Her decision to focus on the figure of the falling man is an ingenious one, and it is her sustained examination of this recurring trope that gives the book its momentum. For Pozorski, the falling man is by this point wholly overdetermined: it is an image that is simultaneously sublime, grotesque, haunting, indelible, and deeply disturbing. It’s little wonder, then, that so many novelists and artists have been drawn to it, repositioning it within their own creative responses to 9/11. Pozorski offers important revisionist readings of key texts dealing with the legacy of 9/11—such as Don DeLillo’s Falling Man, Jonathan Safran Foer’s Extremely Loud and Incredibly Close, and Richard Numeroff’s 2006 documentary, 9/11: The Falling Man—demonstrating how her own theoretical lens of “falling” (in all its permutations) illuminates such texts in surprising and unexpected ways. She also addresses the work of lesser-known figures—including the poets Dianne Seuss and Christopher Kennedy, along with the artist Graydon Parrish—in order to show the diverse artistic ends to which the figure of the falling man has been deployed.
Graydon Parrish's "The Cycle of Terror and Tragedy"
One of the genuinely refreshing things about Falling After 9/11 is that it takes seriously literature’s power to express and transfigure traumatic experiences. Sharply at odds with critics who view art in detached and overly aestheticized terms, with little relation to the world just off the page, Pozorski’s disciplinary background in trauma studies gives her the tools with which to unpack the oblique—though highly meaningful—expression of tragedy that art allows. Pozorski is particularly insightful on the often unconscious assumptions audiences bring to bear on artistic expressions of trauma—she does a good job, for instance, of debunking the notion that such texts need necessarily be shocking and disturbing—and on the ways in which artists often deliberately confound these expectations.
In Chapter Three, one of the highlights of the book, Pozorski does important work on the overlaps between 9/11 conspiracy theories and broader problems of representation.

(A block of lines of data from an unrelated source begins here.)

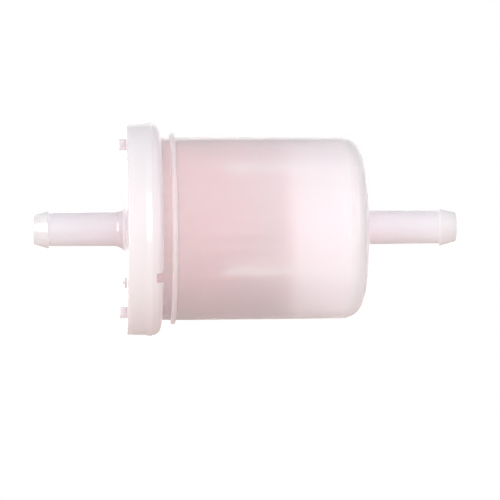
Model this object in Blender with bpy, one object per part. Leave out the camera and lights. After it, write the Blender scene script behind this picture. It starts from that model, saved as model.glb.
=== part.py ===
"""In-line fuel filter for a small engine: a welded two-piece housing around a pleated element.

The filter lies along X. The cap and its outlet nipple are at -X, the bowl and its inlet nipple
at +X, and the origin is halfway between the two nipple ends. Every turned outline is a closed
list of (x, radius) points, which runs along its outer side from +X to -X and comes back inside.
"""

import math

import bmesh
import bpy
from mathutils import Matrix

MM = 0.001

# Whole filter
HALF_LENGTH = 40.0 * MM
TURN_STEPS = 40
INNER_TURN_STEPS = 32
FILLET_STEPS = 3
CORNER_STEPS = 6
SMALL_ROUND_STEPS = 2
SHARP_ANGLE = math.radians(30.0)
GAP = 0.3 * MM

# Hose nipples, for a 6.35 mm (1/4 inch) hose
BORE_RADIUS = 1.75 * MM
BORE_CHAMFER = 0.15 * MM
SHANK_TIP_RADIUS = 3.19 * MM
SHANK_ROOT_RADIUS = 3.28 * MM
BARB_RADIUS = 3.62 * MM
BARB_TIP_RADIUS = 2.80 * MM
BARB_TIP_ROUND = 0.20 * MM
BARB_LAND = 0.20 * MM
BARB_STEP = 0.30 * MM
OUTLET_BARB_LENGTH = 2.65 * MM
INLET_BARB_LENGTH = 3.00 * MM

# Cap
CAP_FACE_X = -22.6 * MM
CAP_FLOOR_X = -21.0 * MM
CAP_RIM_RADIUS = 20.07 * MM
CAP_RIM_ROUND = 0.40 * MM
CAP_RADIUS = 20.20 * MM
CAP_END_X = -16.0 * MM
CAP_END_ROUND = 1.70 * MM
CAP_SKIRT_BORE = 17.75 * MM
CAP_SKIRT_CHAMFER = 0.25 * MM
PARTING_X = -18.2 * MM
PARTING_WIDTH = 0.50 * MM
PARTING_HEIGHT = 0.16 * MM
OUTLET_ROOT_LENGTH = 2.60 * MM
OUTLET_ROOT_HEIGHT = 0.65 * MM

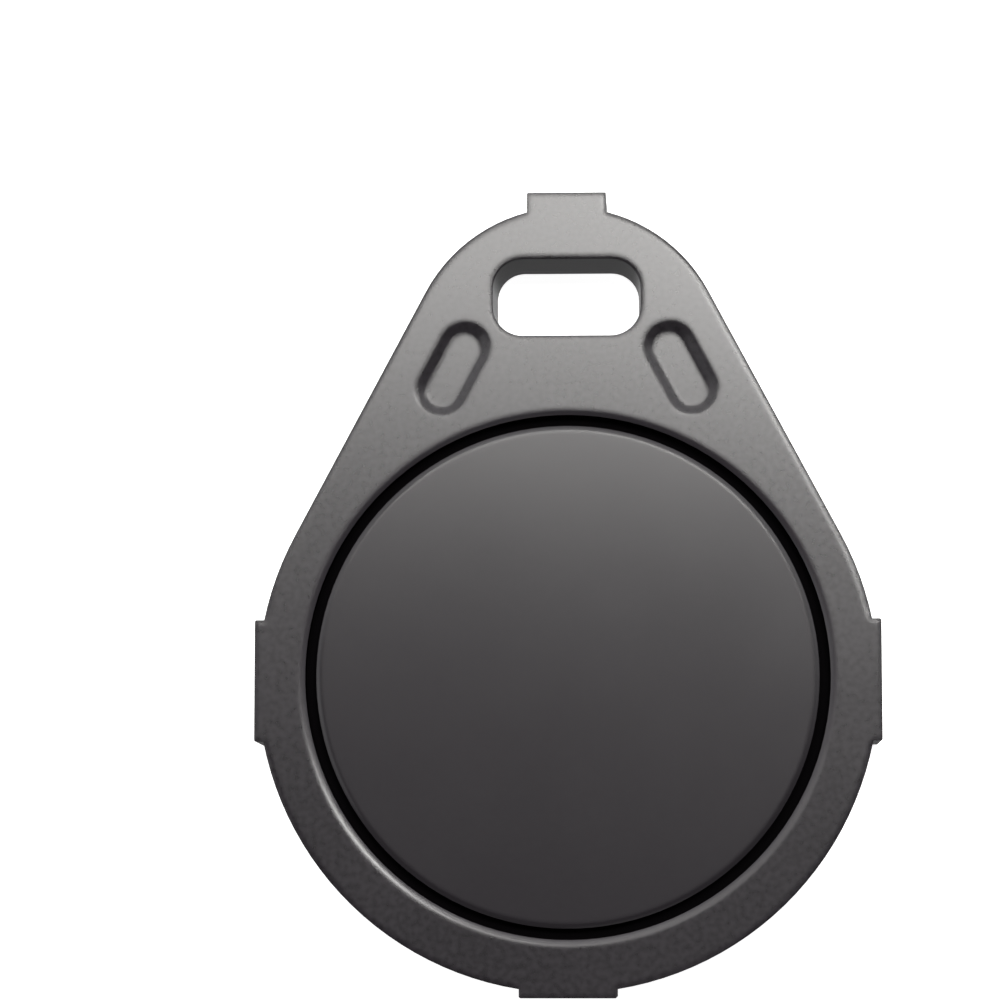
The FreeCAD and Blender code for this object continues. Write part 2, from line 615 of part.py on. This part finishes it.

Revealing the many overlaps between the so-called 9/11 “truthers” and artistic depictions of the tragedy, she explores the ways in which such “conspiracy theories speak to the larger problem of reference in representing 9/11” (70). This section also contains an insightful reading of the notorious Abu Ghraib images, along with other photographic depictions relating to 9/11, though it seems an odd omission not to draw on Philippe Petit’s breathtaking 1974 high-wire walk across the gap between the Twin Towers (an act that has since been recuperated as a triumph of the human spirit in the face of tragedy and despair), which might have provided a useful counterpoint to Pozorski’s account of the falling man. In fact, Petit himself could be read as a kind of anti-Falling Man, since his high-altitude capering represents a startling act of defiance against both gravity and the possibility of falling. (It’s also odd not to mention the stylishly descending, silhouetted figure featured in the opening credits of AMC’s Mad Men, which also clearly plays into Pozorski’s argument.)
Philippe Petit's breathtaking 1974 tightrope walk above the Twin Towers
Later on, Pozorski shows how poets like Kennedy and Seuss humanize the falling man and provoke “moment of reckoning” (122) with the highly confronting image, while the final chapter sets forth an incisive, revisionist reading of Foer’s 2004 novel Extremely Loud and Incredibly Close. One shortcoming of Falling After 9/11, though, is its relatively small sample size of texts, which leaves Pozorski open to the criticism that she is simply cherry picking. Although her study is relatively short, at just 158 pages, it might have explored some of the more oblique treatments of post-9/11 fiction—including texts by writers like Joseph O’Neill, Claire Messud, Mohsin Hamid, Amy Waldman, and Ken Kalfus—to give a fuller account of the tragedy’s legacy in US literature. And while Pozorksi makes clear her departures from the claims of other critics working in the same field, it seems slightly strange not to show us how her own ideas relate to pre-existing arguments. How does the fixation on the figure of the falling man, for instance, relate to Richard Gray’s influential claim on the essential insularity of post-9/11 fiction? And how might it connect with Judith Butler’s call for contemporary American writers to transcend “the narrative perspective of US unilateralism” to instead emphasize “the ways in which our lives are profoundly implicated in the lives of others”?
Ultimately, however, the insights and provocative claims within Falling After 9/11 more than make up for these shortcomings. Pozorski’s readings are nuanced and incisive, and she makes a persuasive argument on the moral and artistic complexities associated with post-9/11 art. Her account of the recurring presence of the falling man in a diverse range of texts will strongly inform future studies, while her readings of poets such as Kennedy and Seuss will no doubt pave the way for other scholarly readings. In emphatically answering the provocative questions posed by a range of post-9/11 artworks—including Mouly and Spiegelman’s iconic New Yorker cover art—Pozorksi reveals the many ways in which trauma can be meaningfully represented, and in doing so expands our understanding of the tragedy of 9/11 itself.